Building upon the findings of this study, several potential avenues for future research are worth exploring. First, further development and refinement of demand response programs (DRPs) can be pursued, particularly by incorporating more sophisticated load models that account for behavioural factors, such as consumer preferences and elasticity in response to time-varying pricing schemes. These advanced models could enhance the accuracy of demand forecasts and provide more granular insights into consumer engagement with price-based DRPs. Second, the integration of additional renewable energy sources, such as biomass, geothermal, and advanced storage systems (e.g., hydrogen storage or second-life electric vehicle batteries), could provide a more comprehensive understanding of how different energy sources interact within a microgrid. By modelling the impact of diverse renewable sources, researchers could better address the intermittent nature of renewables and optimize the use of various DERs in achieving cost-efficiency and system reliability. Third, expanding the current optimization framework to include multi-objective functions that simultaneously optimize factors such as power quality, voltage stability, and system resiliency alongside cost and environmental impact would enhance the robustness of microgrid operation strategies.
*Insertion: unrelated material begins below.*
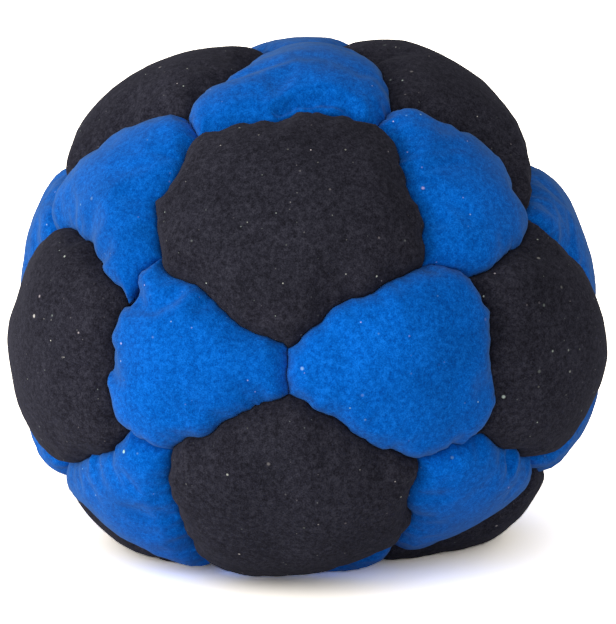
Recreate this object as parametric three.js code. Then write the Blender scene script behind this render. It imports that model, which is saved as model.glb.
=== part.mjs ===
// A ball of 32 sewn suede panels filled with sand, as it lies on a table: twelve black pentagons, twenty blue
// hexagons, the thread in their seams and the sand inside.
// Millimetres, +Z up, the front of the ball towards -Y. The origin is on the table, under the ball's middle.
import * as THREE from "three";

// Shape of the filled ball, measured from its middle.
const GIRTH_RADIUS = 28.5;
const TOP_REACH = 28.7;
const BOTTOM_REACH = 23.4;
const REST_DEPTH = 19.7; // where the table presses the base flat
const TOP_ROUNDNESS = 2.02; // 2 is an ellipse, more is boxier
const BOTTOM_ROUNDNESS = 2.25;

// How the ball has rolled on the table, in degrees about X, Y and Z.
const LEAN = -4.3;
const ROLL = -1.2;
const TURN = -2.8;

// Panels: the black ones reach this share of the way to the next black one.
const BLACK_REACH = 0.435;
const SIDE_SEGMENTS = 4;
const SIDE_BOW = 0.4; // how far the side of a black panel bows out into the blue one

// Cushion of each panel: it rolls down into its seams over the shoulder, and its crown stands proud of them.
const SHOULDER_WIDTH = 5;
const SHOULDER_DROP = 1;
const CROWN_RISE = 1.6;
const CROWN_FADE = 4;

// Cloth, seams and filling.
const CLOTH = 0.8; // thickness of the suede
const SEAM_GAP = 0.6; // between two panels at their seam
const SEAM_ALLOWANCE = 2.2; // edge turned into the ball
const THREAD_WIDTH = 0.36;
const THREAD_HEIGHT = 0.6;
const THREAD_DEPTH = 0.45; // below the bottom of the crease
const SAND_CLEARANCE = 0.4;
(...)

The development of hybrid algorithms that combine GRSO with other advanced techniques, such as machine learning models for load prediction or reinforcement learning for adaptive energy management, could further improve microgrid efficiency. Additionally, future studies could explore real-time optimization approaches for microgrids that operate under highly dynamic conditions, such as those frequently impacted by weather changes or fluctuating energy market prices. Incorporating real-time data streams and enhancing the decision-making process through advanced forecasting techniques would enable microgrids to better respond to short-term variations in load and resource availability.